To compute the coordinates, first add +1
to tPosBeg
and qPosBeg
, as the
coordinates in Genome Browser start at 1, whereas here they start at 0.
Next, by summing the size of the PCS (size=45) to
the initial coordinates (tPosBeg+1
and qPosBeg+1
), it is possible
to retrieve the DNA sequence in Genome Browser for both genomes.

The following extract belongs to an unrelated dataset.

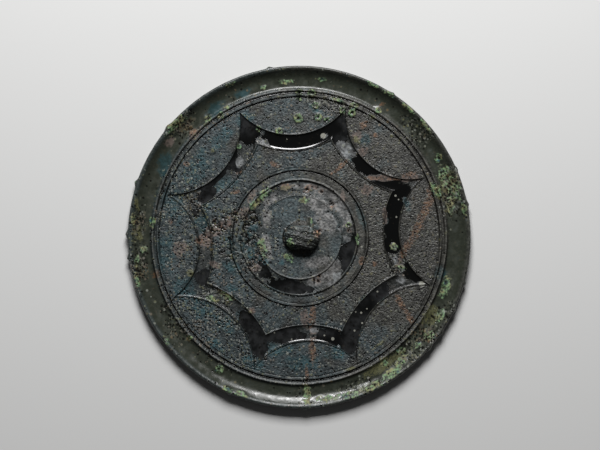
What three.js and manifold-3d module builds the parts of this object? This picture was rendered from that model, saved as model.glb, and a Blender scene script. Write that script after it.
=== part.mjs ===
// A cast bronze mirror, lying on its polished face with the decorated back upward.
// Millimetres, +Z up. The origin is the centre of the polished face, which rests on the table.
// The back carries a plain hollow rim, pairs of ring lines, eight linked arcs and a ribbed knob.
import * as THREE from "three";
import { mergeVertices } from "three/addons/utils/BufferGeometryUtils.js";
import Module from "manifold-3d";

const wasm = await Module();
wasm.setup();

// ---- Driving dimensions: the disc ----
const discRadius = 90;
const turnSteps = 70;
const groundHeight = 2.4; // polished face to the patterned ground
const lipHeight = 5.6; // polished face to the top of the rim

// The edge, from the polished face up to the lip: how far in from the disc's radius, and the height.
const edgeOutline = [[1.4, 0], [0.5, 0.6], [0, 1.8], [0, 4.4], [0.4, 5.3]];

// The plain rim falls from the lip to its lowest part, then climbs a little to the outer line.
const rimOutline = [[1.1, lipHeight], [2.4, 5.2], [5.0, 3.6], [9.2, 2.2], [11.1, 2.5]];
const rimSteps = 7;

// ---- Ring lines: thin raised lines cast on the ground ----
const lineWidth = 1.7;
const lineCrest = 0.5; // width of the rounded top
const lineRise = 0.5;
const rimLineOuter = 77.0;
const rimLineInner = 74.0;
const hubLineOuter = 35.8;

// ---- Hub: a hollow ring between two crests, round a plain seat ----
const hollowOuter = 30.5;
const hollowInner = 22.0;
const hollowDepth = 0.45; // below the ground
const hollowSlices = 4;
const seatHeight = 2.5;
const seatCrestRise = 0.3; // the inner crest above the seat

// ---- Linked arcs: a hollow band, each arc bulging toward the hub ----
const arcCount = 8;
const firstCusp = 25.5; // degrees from +X
const outerCuspRadius = 73.4; // the lobes' tips touch the inner rim line
const outerCrownRadius = 53.4; // nearest the hub, on the lobe's edge
const innerCuspRadius = 54.0;
const innerCrownRadius = 45.5;
const bandCrestRise = 0.45; // the band's two edges stand above the ground
const bandFlankRun = 0.75;
const bandDepth = 0.95; // crest to the lowest part of the hollow
const crestDrop = 0.08; // the hollow starts this far below the crest,
const crestEase = 0.12; // and this far in from it, which leaves a blunt edge
const bandSteps = 13;
const bandSlices = 4;
const cuspOverrun = 0.003; // share of an arc by which one hollow runs into the next

// The arcs were laid out by hand, so they sit a little off the even eighths.
const outerCuspDrift = [0, -0.5, 0, 1.5, 0, 0.5, -0.5, -0.5]; // degrees
const innerCuspDrift = [0.5, 1.5, -1.5, 1.5, 1, 0.5, -1, -2]; // degrees
const outerCrownDrift = [-0.5, 0.5, 0, -0.5, 1, 1, 0.5, -1]; // mm
const innerCrownDrift = [0, 0, -0.5, 0, 0.5, 0.5, 1, -1.5]; // mm

// ---- Knob: a domed strap with three ribs, and a cord hole along Y ----
const knobCentre = new THREE.Vector2(1.2, 0);
const knobRadius = 9.3;
const knobSquash = 0.85; // along Y
const knobHeight = 10.6; // polished face to its top
const knobSide = 0.8; // upright part of its side, below the dome
const knobSteps = 20;
const domeSteps = 6;
const ribCount = 3;
const ribPitch = 4.6;
const ribWidth = 1.7;
const ribRise = 0.5;
const ribTurn = -16; // degrees, the ribs run a little askew
const holeWidth = 9;
const holeFloor = 2.55;
const holeSpring = 5.6; // the arch starts here
const holeTop = 7.5;

// ---- Corrosion crust on the edge: turn from +X in degrees, reach past the edge, width ----
const crustLumps = [
  [11, 0.9, 3.4], [23.5, 0.8, 2.8], [57, 0.7, 2.6], [100, 1.1, 3.2], [140, 1.0, 5.0],
  [161.5, 1.3, 3.6], [179, 1.4, 4.2], [187, 1.2, 3.4], [246, 0.7, 3.0], [272, 1.2, 3.0],
  [319.5, 0.9, 3.4], [326, 1.0, 3.0], [334.5, 0.9, 2.8], [344.5, 0.8, 3.0],
];
const crustHeight = 4.0;
const crustSteps = { around: 7, down: 5 };

const bronze = new THREE.MeshStandardMaterial({ color: 0x3c3f38, roughness: 0.5, metalness: 0.55 });

// ---- Helpers ----

/** Manifold solid of a closed three.js geometry. */
function solidOf(geometry) {
  const bare = geometry.clone();
  bare.deleteAttribute("normal");
  bare.deleteAttribute("uv");
  const merged = mergeVertices(bare, 1e-4);
  return new wasm.Manifold(
    new wasm.Mesh({
      numProp: 3,
      vertProperties: new Float32Array(merged.attributes.position.array),
      triVerts: new Uint32Array(merged.index.array),
    }),
  );
}

/** three.js geometry of a manifold solid. */
function geometryOf(solid) {
  const { vertProperties, triVerts } = solid.getMesh();
  const geometry = new THREE.BufferGeometry();
  geometry.setAttribute("position", new THREE.BufferAttribute(vertProperties, 3));
  geometry.setIndex(new THREE.BufferAttribute(triVerts, 1));
  geometry.computeVertexNormals();
  return geometry;
}

/** Solid turned from a profile of [radius, height] pairs about the Z axis. */
function turned(profile, steps) {
  const points = profile.map(([radius, height]) => new THREE.Vector2(radius, height));
  return solidOf(new THREE.LatheGeometry(points, steps).rotateX(Math.PI / 2));
}

/** Point at a radius and a turn in degrees from +X. */
function polar(radius, degrees) {
  const turn = THREE.MathUtils.degToRad(degrees);
  return new THREE.Vector2(radius * Math.cos(turn), radius * Math.sin(turn));
}

/** Share of a hollow's full depth, by the share of the way across it. */
function hollowShare(across) {
  return 4 * across * (1 - across);
}

/** Profile of one ring line, listed from the outside in. */
function ringLine(radius) {
  return [
    [radius + lineWidth / 2, groundHeight],
    [radius + lineCrest / 2, groundHeight + lineRise],
    [radius - lineCrest / 2, groundHeight + lineRise],
    [radius - lineWidth / 2, groundHeight],
  ];
}

// ---- Disc, rim, ring lines and hub, turned as one ----

function discProfile() {
  const edge = edgeOutline.map(([inward, height]) => [discRadius - inward, height]);
  const rim = new THREE.SplineCurve(
    rimOutline.map(([inward, height]) => new THREE.Vector2(discRadius - inward, height)),
  )
    .getPoints(rimSteps)
    .map(({ x, y }) => [x, y]);
  const hub = [
    [hollowOuter + lineWidth / 2, groundHeight],
    [hollowOuter, groundHeight + lineRise],
  ];
  for (let slice = 1; slice < hollowSlices; slice++) {
    const across = slice / hollowSlices;
    hub.push([
      THREE.MathUtils.lerp(hollowOuter, hollowInner, across),
      groundHeight - hollowDepth * hollowShare(across),
    ]);
  }
  hub.push(
    [hollowInner, seatHeight + seatCrestRise],
    [hollowInner - lineWidth / 2, seatHeight],
    [0, seatHeight],
  );
  return [
    [0, 0],
    ...edge,
    ...rim,
    ...ringLine(rimLineOuter).slice(1),
    ...ringLine(rimLineInner),
    ...ringLine(hubLineOuter),
    ...hub,
  ];
}

// ---- Linked arcs ----

/** Circular curve from start to end by way of the crown. */
function arcThrough(start, crown, end) {
  const centre = new THREE.Vector2();
  const a = crown.clone().sub(start);
  const b = end.clone().sub(start);
  const cross = 2 * a.cross(b);
  centre.set(
    (b.y * a.lengthSq() - a.y * b.lengthSq()) / cross,
    (a.x * b.lengthSq() - b.x * a.lengthSq()) / cross,
  );
  centre.add(start);
  const turnOf = (point) => point.clone().sub(centre).angle();
  const sweep = THREE.MathUtils.euclideanModulo(turnOf(start) - turnOf(end), 2 * Math.PI);
  const radius = centre.distanceTo(start);
  return (along) => {
    const turn = turnOf(start) - sweep * along;
    const outward = new THREE.Vector2(Math.cos(turn), Math.sin(turn));
    return { point: centre.clone().addScaledVector(outward, radius), outward };
  };
}

/** The two edges of the band along one arc, as functions of the way along it. */
function bandEdges(index) {
  const next = (index + 1) % arcCount;
  const even = firstCusp + (360 / arcCount) * index;
  const nextEven = even + 360 / arcCount;
  const edge = (cuspRadius, cuspDrift, crownRadius) => {
    const from = even + cuspDrift[index];
    const to = nextEven + cuspDrift[next];
    return arcThrough(
      polar(cuspRadius, from),
      polar(crownRadius, (from + to) / 2),
      polar(cuspRadius, to),
    );
  };
  return {
    inner: edge(innerCuspRadius, innerCuspDrift, innerCrownRadius + innerCrownDrift[index]),
    outer: edge(outerCuspRadius, outerCuspDrift, outerCrownRadius + outerCrownDrift[index]),
  };
}

/**
 * Solid over one arc of the band. columns lists, from the inner edge to the outer one, the share
 * of the way across, how far past the edge it reaches, and the heights of its top and bottom.
 */
function bandSolid(index, columns, overrun) {
  const { inner, outer } = bandEdges(index);
  const box = new THREE.BoxGeometry(1, 1, 1, bandSteps, columns.length - 1, 1);
  const position = box.attributes.position;
  const vertex = new THREE.Vector3();
  for (let i = 0; i < position.count; i++) {
    vertex.fromBufferAttribute(position, i);
    const along = -overrun + (1 + 2 * overrun) * (vertex.x + 0.5);
    const column = columns[Math.round((vertex.y + 0.5) * (columns.length - 1))];
    const from = inner(along);
    const to = outer(along);
    const place = from.point.clone().lerp(to.point, column.across);
    const sideways = column.across < 0.5 ? from.outward : to.outward.clone().negate();
    place.addScaledVector(sideways, column.past);
    position.setXYZ(i, place.x, place.y, vertex.z > 0 ? column.top : column.bottom);
  }
  return solidOf(turnedOut(box));
}

/** The box above is mapped with its along axis running clockwise, which turns it inside out. */
function turnedOut(geometry) {
  const index = geometry.index;
  for (let i = 0; i < index.count; i += 3) {
    const first = index.getX(i);
    index.setX(i, index.getX(i + 2));
    index.setX(i + 2, first);
  }
  return geometry;
}

const crestHeight = groundHeight + bandCrestRise;

/** Raised blank of one arc: flat at the crests, with a flank down to the ground on either side. */
function bandBlank(index) {
  const foot = { top: groundHeight - 0.1, bottom: groundHeight / 2 };
  const crest = { top: crestHeight, bottom: groundHeight / 2 };
  return bandSolid(
    index,
    [
      { across: 0, past: bandFlankRun, ...foot },
      { across: 0, past: 0, ...crest },
      { across: 1, past: 0, ...crest },
      { across: 1, past: bandFlankRun, ...foot },
    ],
    0,
  );
}

/** Cutter of one arc's hollow, shallow at the crests and deepest in the middle. */
function bandHollow(index) {
  const columns = [];
  for (let slice = 0; slice <= bandSlices; slice++) {
    const across = slice / bandSlices;
    const past = slice === 0 || slice === bandSlices ? -crestEase : 0;
    const depth = THREE.MathUtils.lerp(crestDrop, bandDepth, hollowShare(across));
    columns.push({ across, past, top: knobHeight, bottom: crestHeight - depth });
  }
  return bandSolid(index, columns, cuspOverrun);
}

// ---- Knob ----

/** Domed blank of the knob, grown outward by a given amount. */
function knobDome(grow) {
  const root = groundHeight / 2;
  const springing = seatHeight + knobSide;
  const radius = knobRadius + grow;
  const crown = knobHeight - ribRise + grow;
  const profile = [
    [0, root],
    [radius, root],
  ];
  for (let step = 0; step <= domeSteps; step++) {
    const turn = ((Math.PI / 2) * step) / domeSteps;
    profile.push([
      step === domeSteps ? 0 : radius * Math.cos(turn),
      springing + (crown - springing) * Math.sin(turn),
    ]);
  }
  return turned(profile, knobSteps);
}

/** Slab across the knob, used to leave one rib standing. */
function ribSlab(index) {
  const slab = new THREE.BoxGeometry(4 * knobRadius, ribWidth, 4 * knobHeight);
  slab.translate(0, ribPitch * (index - (ribCount - 1) / 2), 0);
  slab.rotateZ(THREE.MathUtils.degToRad(ribTurn));
  return solidOf(slab);
}

/** Arched cord hole, running along Y right through the knob. */
function cordHole() {
  const half = holeWidth / 2;
  const flat = half / 3;
  const arch = new THREE.Shape();
  arch.moveTo(-half, holeFloor);
  arch.lineTo(half, holeFloor);
  arch.lineTo(half, holeSpring);
  arch.quadraticCurveTo(half, holeTop, flat, holeTop);
  arch.lineTo(-flat, holeTop);
  arch.quadraticCurveTo(-half, holeTop, -half, holeSpring);
  const length = 3 * knobRadius;
  const hole = new THREE.ExtrudeGeometry(arch, {
    depth: length,
    bevelEnabled: false,
    curveSegments: 3,
  });
  return solidOf(hole.rotateX(Math.PI / 2).translate(0, length / 2, 0));
}

function knob() {
  let solid = knobDome(0);
  for (let index = 0; index < ribCount; index++) {
    solid = solid.add(knobDome(ribRise).intersect(ribSlab(index)));
  }
  const place = (piece) => piece.translate([knobCentre.x, knobCentre.y, 0]);
  return {
    body: place(solid.scale([1, knobSquash, 1])),
    hole: place(cordHole()),
  };
}

// ---- Crust on the edge ----

function crustLump([turn, reach, width]) {
  const lump = new THREE.SphereGeometry(1, crustSteps.around, crustSteps.down);
  lump.scale(width / 2, width / 2, crustHeight / 2);
  const centre = polar(discRadius + reach - width / 2, turn);
  return solidOf(lump.translate(centre.x, centre.y, lipHeight - crustHeight / 2));
}

// ---- The casting ----

function mirrorSolid() {
  let casting = turned(discProfile(), turnSteps);
  const arcs = [...Array(arcCount).keys()];
  for (const index of arcs) casting = casting.add(bandBlank(index));
  for (const index of arcs) casting = casting.subtract(bandHollow(index));
  for (const lump of crustLumps) casting = casting.add(crustLump(lump));
  const { body, hole } = knob();
  return casting.add(body).subtract(hole);
}

const mirror = new THREE.Mesh(geometryOf(mirrorSolid()), bronze);
mirror.name = "mirror";

const part = new THREE.Group();
part.add(mirror);

export default part;
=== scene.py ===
"""An ancient cast bronze mirror, lying on its polished face with the decorated back upward.

The back is turned as one closed mesh. Its rows are then bent to follow the eight linked arcs, the ground
gets its fine whorls, the corrosion its pits and crusts, and the cord hole is cut through the knob. One node
material reads the stains and the painted shade in the grooves, which are put on the mesh as attributes.
Shaping is in millimetres, and the mesh ends in metres.
"""

import math
from functools import partial
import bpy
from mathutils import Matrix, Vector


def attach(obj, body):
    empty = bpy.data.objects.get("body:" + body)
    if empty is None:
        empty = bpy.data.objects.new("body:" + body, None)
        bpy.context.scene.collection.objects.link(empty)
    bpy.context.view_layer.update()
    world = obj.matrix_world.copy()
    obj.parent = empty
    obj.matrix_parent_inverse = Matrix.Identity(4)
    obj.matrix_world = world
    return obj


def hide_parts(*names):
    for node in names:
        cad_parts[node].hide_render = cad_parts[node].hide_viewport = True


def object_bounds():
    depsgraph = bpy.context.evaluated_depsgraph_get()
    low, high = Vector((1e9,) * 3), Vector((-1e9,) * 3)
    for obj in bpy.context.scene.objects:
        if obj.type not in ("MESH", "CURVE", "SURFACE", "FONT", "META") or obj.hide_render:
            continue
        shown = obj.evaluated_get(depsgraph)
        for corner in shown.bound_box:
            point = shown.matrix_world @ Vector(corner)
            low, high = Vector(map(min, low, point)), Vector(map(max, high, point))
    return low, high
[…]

For this example, by accessing:
https://genome.ucsc.edu/cgi-bin/hgTracks?db=hg38
and typing chr16:21853-21897
, we obtain:
TAATGAGTGTACTGCTCCTAAACAAGGAGTATCTGCATTTATTTA
If it is indicated that sequence should be read in the negative strand (qStrand=’-‘), the reverse complement should be computed:
TAAATAAATGCAGATACTCCTTGTTTAGGAGCAGTACACTCATTA
Similarly for the bonobo genome, by accessing:
https://genome.ucsc.edu/cgi-bin/hgTracks?db=panPan3
and typing chr10:87683-87727
, we obtain:
TAAATAAATGCAGATACTCCTTGTTTAGGAGCAGTACACTCATTA
Function details
Only relevant functions have been documented below. For more details on any function, check the comments in the souce code.
- class 1_extractPCS.PcsSingleCheck(desc, cntUB, pcsSingleCheckFunc)
Bases:
object
This class makes sure that PCSs are being correctly processed. For every new PCS, it determines whether the PCS is a good candidate to be checked into details. Good candidates are long PCSs, PCSs in the reverse strand of one of the genomes, among others. It keeps a history of how many PCSs have been checked so far.
- Parameters:
desc (str) – Brief description of which type of check is being performed.
cntUB (int) – Maximum number of PCSs that will be checked in details.
pcsSingleCheckFunc (function) – Function that receives a named tuple PCS and returns True (PCS should be checked) or False.
- checkPCS(pcs)
- print()
- reset()
- 1_extractPCS.checkPCSrevQ(pcs)
- 1_extractPCS.checkPCSrevT(pcs)
- 1_extractPCS.checkPCSsize(pcs)
- 1_extractPCS.checkSpecies(dataset, ucscName)
- 1_extractPCS.computePCScoords(begAbs, posRel, isRevComp, sizePCS, sizeMis)
- 1_extractPCS.computePos(strand, size, start, end)
- 1_extractPCS.initializePCSchecks(cntUB=100, prefixTarget='tar', prefixQuery='qry')
- 1_extractPCS.isCompatible(pos, pos_lst)
Check if a sequence is compatible (non-intersecting) to a list of sequences.
- 1_extractPCS.performPCSchecks(pcs, checks)
- 1_extractPCS.readChains(chainsFilename)
This function parses the chains from a chain file (check the UCSC website for more information on the format).
- 1_extractPCS.readDNA(dirFASTA, prefix, chrName, strand, posBeg, posEnd, debug=False)
This function reads a DNA segment in a FASTA file.
- 1_extractPCS.reverseComplement(seq)
This function returns a reverse complement of a DNA.